Rocky
One of the most colorful boarders we had at our house on White Street was named Rocky Tretola from Brooklyn. I don’t know where my grandmother found these people, but they somehow found our house on White Street and became part of our lives during racing season.
Rocky was an Italian guy who had to have been in his late 50’s when I was a teenager. He was gruff and always seemed like he was pissed off, but he was always good to me. I would run to Five Points for him to get the Racing Form and other things he wanted. He would always overpay me.
He was also the only one who didn’t drink alcohol, which made every other person in our house speculate as to why. In a house full of copious drinkers, the sober one is always suspect. Rocky lived for the Racetrack as everyone in our house did and it was a great time for a long time.

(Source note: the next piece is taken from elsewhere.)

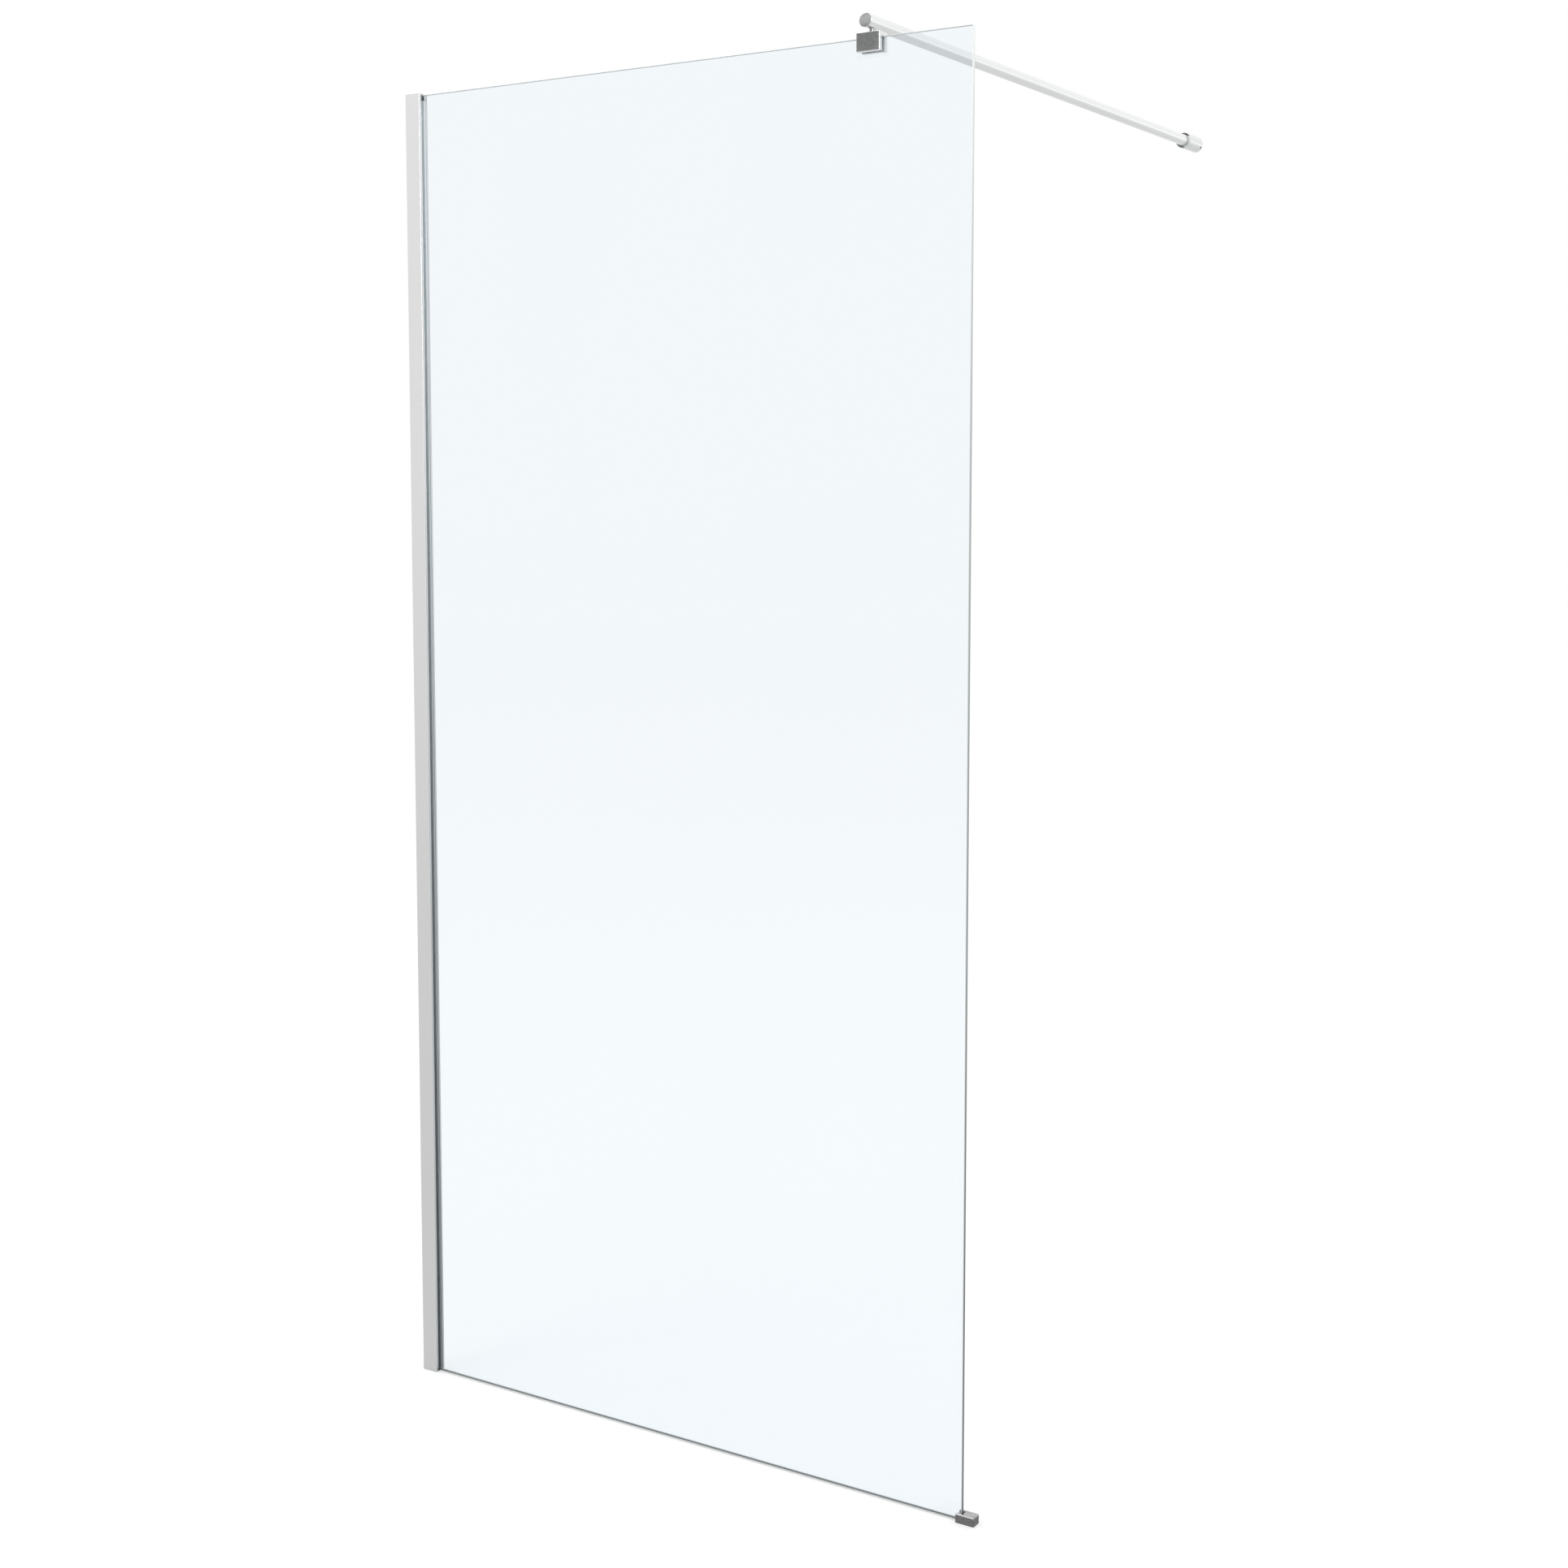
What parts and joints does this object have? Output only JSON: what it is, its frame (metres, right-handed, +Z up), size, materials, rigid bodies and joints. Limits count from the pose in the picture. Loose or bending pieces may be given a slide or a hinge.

He was a fixture in our house during August for many years, maybe ten or fifteen years. One year my grandmother overbooked and didn’t have a room for Rocky. He was completely dismayed. (People usually secured a reservation at White Street at least 6 months in advance.) I think Rocky assumed my grandmother would hold a place for him and she probably should have.
She sent him down the other end of White Street near Clark Street to Mrs. Moss’s house where she had an in-law apt. Rocky let me and my friends use the place while he was at the track. I invited my friends over to drink wine coolers and smoke cigarettes when I was much too young to do either of those things. This arrangement was sadly short lived as Rocky hated Mrs. Moss.
Admittedly, there wasn’t much to like about Mrs. Moss as she was notoriously eccentric and difficult to get along with. But she wasn’t thrilled that underage kids were drinking and smoking in her house. That much was understandable.
Rocky had some kind of disagreement with Mrs. Moss and told her he was going back to ‘Anne’s’ (my grandmother) He simply walked into our house and told my grandmother that he hated Mrs. Moss and that he was happy to rent our living room sofa for the rest of the race meet. That arrangement was also short-lived as my other relatives said no when my grandmother could not.
I left the White Street house when I was seventeen and lost touch with the all the folks who stayed with us over the years. Rocky was the real one, he looked out for me in ways that adults around me did not. He frequently bought pizza from Oma’s for everyone in the house. I wished I would have kept in touch with some of the people who became part of the family in many ways, but when you are a teenager, you want to do your own thing and for a long time, I was happy to be away from White Street.